● Job: Show each line from the listing that includes the word "saved".

● The records:
● ● ● ● ●
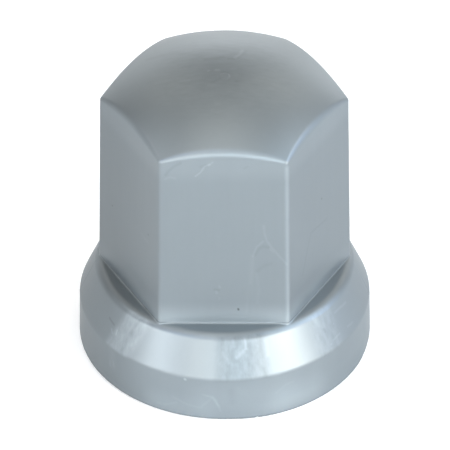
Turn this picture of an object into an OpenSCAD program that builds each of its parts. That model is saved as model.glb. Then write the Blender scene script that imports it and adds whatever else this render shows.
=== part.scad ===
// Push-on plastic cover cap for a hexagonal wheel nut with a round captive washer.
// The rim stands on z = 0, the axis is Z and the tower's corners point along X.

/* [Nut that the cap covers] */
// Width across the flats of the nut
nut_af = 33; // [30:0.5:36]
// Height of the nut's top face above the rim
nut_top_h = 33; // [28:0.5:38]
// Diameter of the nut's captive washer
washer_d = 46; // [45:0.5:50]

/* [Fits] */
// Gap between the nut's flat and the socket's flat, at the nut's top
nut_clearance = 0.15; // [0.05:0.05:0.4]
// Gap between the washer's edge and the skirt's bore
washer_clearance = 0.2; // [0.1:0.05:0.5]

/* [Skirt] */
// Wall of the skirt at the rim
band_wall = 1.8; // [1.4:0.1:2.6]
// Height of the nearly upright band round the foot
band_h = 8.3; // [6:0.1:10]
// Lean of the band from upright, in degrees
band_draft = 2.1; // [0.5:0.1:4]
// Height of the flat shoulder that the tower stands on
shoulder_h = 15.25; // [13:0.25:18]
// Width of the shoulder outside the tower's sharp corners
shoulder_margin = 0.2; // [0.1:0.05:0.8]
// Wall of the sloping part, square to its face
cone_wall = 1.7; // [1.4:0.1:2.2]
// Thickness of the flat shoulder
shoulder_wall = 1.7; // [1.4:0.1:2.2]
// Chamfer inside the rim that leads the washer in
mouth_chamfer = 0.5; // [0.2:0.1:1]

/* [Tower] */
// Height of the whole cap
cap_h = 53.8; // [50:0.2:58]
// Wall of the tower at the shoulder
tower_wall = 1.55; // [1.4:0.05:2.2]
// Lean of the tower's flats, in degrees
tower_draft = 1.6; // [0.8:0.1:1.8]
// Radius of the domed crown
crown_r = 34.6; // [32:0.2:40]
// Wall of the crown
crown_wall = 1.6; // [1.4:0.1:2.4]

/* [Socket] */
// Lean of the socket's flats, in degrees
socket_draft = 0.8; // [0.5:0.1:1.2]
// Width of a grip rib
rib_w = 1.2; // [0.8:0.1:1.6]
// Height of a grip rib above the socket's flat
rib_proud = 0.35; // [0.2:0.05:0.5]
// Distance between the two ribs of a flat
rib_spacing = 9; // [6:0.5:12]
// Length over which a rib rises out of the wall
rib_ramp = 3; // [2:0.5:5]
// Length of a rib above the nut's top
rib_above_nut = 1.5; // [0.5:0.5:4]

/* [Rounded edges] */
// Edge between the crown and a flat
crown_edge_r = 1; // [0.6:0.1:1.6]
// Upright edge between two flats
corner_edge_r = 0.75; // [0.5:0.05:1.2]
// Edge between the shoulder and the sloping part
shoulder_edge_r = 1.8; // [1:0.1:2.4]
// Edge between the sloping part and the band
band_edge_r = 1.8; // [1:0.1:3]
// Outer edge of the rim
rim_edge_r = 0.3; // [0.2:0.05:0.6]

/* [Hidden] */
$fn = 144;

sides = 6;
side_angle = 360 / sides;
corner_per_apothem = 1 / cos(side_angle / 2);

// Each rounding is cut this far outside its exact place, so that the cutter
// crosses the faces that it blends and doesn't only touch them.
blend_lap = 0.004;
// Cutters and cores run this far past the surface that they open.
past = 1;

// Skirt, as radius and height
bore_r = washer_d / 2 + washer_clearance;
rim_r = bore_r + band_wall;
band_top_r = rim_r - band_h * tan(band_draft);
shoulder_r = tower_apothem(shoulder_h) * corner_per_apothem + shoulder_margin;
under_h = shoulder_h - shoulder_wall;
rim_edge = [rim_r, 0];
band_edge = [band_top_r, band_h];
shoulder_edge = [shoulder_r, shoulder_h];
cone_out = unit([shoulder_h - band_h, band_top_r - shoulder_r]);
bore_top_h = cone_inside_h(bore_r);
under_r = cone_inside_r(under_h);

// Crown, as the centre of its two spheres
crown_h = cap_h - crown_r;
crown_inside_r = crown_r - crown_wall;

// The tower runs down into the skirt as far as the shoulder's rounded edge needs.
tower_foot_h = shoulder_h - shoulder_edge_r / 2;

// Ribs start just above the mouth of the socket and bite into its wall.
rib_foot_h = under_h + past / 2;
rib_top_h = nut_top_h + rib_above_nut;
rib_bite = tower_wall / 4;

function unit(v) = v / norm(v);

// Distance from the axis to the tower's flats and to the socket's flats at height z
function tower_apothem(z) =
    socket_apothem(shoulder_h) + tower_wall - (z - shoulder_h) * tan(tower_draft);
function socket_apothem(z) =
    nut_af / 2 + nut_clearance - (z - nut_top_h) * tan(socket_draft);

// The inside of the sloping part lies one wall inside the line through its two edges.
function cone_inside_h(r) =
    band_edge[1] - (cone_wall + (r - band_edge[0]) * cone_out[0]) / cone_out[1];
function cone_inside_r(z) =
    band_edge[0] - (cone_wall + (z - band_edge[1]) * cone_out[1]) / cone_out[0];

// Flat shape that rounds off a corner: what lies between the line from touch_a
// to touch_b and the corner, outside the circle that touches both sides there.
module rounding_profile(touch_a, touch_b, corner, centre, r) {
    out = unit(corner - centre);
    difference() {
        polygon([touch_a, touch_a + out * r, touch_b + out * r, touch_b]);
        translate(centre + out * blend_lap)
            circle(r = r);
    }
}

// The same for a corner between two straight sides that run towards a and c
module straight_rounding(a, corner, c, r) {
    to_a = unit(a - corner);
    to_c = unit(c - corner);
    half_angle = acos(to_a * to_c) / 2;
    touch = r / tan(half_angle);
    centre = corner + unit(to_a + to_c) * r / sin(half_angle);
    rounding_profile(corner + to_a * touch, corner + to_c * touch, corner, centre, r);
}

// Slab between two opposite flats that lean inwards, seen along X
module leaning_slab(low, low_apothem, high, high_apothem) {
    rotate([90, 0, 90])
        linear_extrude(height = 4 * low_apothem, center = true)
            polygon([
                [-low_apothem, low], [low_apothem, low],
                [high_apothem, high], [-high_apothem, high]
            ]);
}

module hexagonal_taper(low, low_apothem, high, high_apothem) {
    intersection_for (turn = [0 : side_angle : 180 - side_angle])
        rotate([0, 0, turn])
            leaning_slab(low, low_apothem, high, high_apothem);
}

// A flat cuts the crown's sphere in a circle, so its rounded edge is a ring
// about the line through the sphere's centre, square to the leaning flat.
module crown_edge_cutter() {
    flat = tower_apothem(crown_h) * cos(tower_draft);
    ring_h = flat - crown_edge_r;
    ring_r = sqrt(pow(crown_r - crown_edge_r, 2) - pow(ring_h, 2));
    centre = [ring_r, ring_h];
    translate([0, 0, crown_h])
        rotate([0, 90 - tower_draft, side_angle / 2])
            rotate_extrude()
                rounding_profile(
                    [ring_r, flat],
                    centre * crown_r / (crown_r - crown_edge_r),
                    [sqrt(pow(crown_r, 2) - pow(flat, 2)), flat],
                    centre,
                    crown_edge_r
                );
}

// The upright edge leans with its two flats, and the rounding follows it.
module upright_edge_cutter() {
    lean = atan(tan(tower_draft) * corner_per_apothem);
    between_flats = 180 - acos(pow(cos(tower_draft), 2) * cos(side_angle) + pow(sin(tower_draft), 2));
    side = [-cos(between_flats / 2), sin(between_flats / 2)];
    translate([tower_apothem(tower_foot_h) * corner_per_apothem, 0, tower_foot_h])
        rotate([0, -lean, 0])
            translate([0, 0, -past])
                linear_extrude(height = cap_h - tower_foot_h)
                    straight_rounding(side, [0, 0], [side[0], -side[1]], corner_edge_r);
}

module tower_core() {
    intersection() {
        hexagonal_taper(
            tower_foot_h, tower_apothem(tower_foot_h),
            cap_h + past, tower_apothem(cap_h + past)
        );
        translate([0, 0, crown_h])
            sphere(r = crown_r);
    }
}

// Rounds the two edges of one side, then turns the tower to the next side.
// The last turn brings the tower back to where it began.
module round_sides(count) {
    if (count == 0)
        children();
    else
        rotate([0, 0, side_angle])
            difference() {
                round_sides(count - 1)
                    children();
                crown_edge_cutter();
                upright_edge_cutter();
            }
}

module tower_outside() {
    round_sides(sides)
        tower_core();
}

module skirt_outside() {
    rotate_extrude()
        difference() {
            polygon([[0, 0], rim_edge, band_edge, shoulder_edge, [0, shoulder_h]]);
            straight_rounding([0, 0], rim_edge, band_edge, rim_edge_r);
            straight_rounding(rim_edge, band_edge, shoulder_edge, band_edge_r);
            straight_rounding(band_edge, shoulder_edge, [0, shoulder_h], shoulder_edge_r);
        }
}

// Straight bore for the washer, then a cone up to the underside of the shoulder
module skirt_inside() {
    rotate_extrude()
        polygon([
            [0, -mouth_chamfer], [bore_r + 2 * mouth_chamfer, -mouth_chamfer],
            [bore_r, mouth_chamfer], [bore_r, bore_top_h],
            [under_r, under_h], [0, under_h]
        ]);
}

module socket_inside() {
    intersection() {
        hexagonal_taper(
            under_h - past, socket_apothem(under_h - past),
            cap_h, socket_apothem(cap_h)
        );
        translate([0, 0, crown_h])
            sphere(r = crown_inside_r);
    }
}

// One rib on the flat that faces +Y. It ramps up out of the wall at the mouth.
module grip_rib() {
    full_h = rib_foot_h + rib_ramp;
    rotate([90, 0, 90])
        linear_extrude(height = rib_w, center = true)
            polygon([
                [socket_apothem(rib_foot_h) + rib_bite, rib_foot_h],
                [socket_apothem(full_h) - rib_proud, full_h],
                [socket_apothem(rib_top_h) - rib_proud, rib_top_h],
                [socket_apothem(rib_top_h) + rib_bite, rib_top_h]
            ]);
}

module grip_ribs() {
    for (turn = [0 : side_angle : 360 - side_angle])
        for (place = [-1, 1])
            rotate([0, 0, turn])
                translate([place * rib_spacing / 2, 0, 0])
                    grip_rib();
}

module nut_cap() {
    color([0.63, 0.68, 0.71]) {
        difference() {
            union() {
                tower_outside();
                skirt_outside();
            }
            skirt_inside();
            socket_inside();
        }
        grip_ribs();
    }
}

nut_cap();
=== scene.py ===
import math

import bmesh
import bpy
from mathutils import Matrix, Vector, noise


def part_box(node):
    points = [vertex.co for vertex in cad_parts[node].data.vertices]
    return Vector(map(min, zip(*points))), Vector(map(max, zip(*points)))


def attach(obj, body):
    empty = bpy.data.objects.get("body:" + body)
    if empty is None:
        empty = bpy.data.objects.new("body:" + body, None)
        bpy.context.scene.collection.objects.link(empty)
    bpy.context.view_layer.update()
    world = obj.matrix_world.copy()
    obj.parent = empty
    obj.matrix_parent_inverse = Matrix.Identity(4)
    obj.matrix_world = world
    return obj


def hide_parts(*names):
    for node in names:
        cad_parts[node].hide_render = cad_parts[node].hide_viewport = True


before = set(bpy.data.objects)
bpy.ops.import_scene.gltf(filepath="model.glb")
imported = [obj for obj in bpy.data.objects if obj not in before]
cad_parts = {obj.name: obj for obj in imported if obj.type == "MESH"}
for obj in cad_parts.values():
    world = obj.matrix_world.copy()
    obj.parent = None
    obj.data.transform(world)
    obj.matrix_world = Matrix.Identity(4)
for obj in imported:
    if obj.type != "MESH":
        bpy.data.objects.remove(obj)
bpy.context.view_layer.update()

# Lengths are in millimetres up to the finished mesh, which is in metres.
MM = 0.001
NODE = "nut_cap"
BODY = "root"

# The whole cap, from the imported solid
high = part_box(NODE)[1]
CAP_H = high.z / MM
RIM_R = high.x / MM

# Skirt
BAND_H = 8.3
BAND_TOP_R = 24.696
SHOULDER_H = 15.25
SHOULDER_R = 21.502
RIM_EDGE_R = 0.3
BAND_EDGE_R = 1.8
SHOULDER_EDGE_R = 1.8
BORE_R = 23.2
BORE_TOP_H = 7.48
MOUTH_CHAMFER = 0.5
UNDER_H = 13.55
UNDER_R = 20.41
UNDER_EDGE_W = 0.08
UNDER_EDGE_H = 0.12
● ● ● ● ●
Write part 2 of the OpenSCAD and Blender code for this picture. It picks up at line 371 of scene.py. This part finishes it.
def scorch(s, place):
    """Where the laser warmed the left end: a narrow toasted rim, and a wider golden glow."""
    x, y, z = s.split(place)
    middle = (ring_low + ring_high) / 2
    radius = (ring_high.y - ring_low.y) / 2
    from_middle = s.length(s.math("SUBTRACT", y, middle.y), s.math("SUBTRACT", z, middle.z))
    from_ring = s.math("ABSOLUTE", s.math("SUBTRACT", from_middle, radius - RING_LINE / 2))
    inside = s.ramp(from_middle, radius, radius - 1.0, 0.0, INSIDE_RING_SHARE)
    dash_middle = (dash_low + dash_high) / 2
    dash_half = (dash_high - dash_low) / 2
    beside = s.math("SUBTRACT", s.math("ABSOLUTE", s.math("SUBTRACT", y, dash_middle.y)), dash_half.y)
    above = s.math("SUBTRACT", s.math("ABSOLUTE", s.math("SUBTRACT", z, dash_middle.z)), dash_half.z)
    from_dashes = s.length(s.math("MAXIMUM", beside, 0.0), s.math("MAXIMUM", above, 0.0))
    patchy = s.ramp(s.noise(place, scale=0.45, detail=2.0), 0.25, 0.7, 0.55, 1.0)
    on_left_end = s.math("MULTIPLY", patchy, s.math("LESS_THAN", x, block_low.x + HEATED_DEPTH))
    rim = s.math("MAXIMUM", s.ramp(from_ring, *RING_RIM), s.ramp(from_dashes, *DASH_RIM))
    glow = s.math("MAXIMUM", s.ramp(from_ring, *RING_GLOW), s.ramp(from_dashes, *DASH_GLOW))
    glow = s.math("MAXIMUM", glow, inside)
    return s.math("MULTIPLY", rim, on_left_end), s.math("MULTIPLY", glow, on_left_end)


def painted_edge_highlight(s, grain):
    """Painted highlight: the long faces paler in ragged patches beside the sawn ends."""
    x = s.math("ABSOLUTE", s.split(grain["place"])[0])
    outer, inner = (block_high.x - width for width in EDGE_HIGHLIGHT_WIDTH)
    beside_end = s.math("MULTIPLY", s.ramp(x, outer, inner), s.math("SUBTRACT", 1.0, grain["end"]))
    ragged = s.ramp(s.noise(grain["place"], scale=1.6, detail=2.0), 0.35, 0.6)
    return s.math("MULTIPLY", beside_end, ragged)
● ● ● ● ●
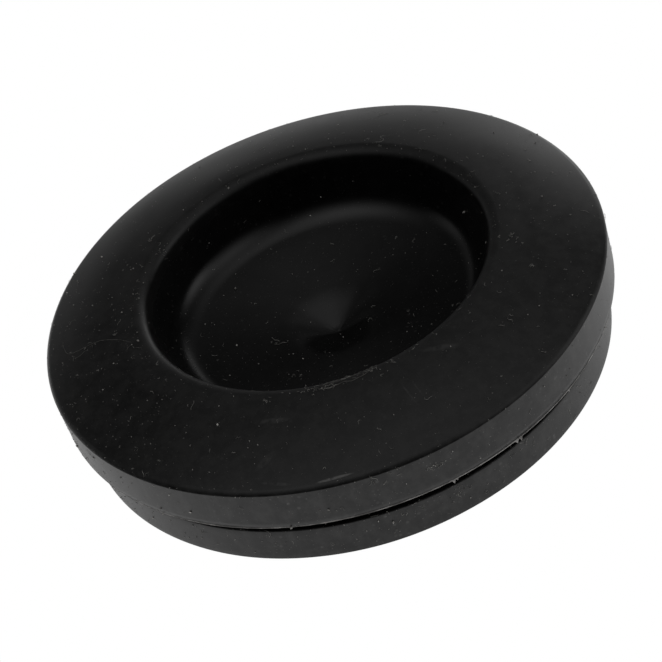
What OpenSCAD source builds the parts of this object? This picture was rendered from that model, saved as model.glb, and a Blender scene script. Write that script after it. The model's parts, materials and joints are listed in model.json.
● ● ● ● ●
● Solution to this exercise:
Turn this picture of an object into an OpenSCAD program that builds each of its parts. That model is saved as model.glb. Then write the Blender scene script that imports it and adds whatever else this render shows.
What OpenSCAD source builds the parts of this object? This picture was rendered from that model, saved as model.glb, and a Blender scene script. Write that script after it. The model's parts, materials and joints are listed in model.json.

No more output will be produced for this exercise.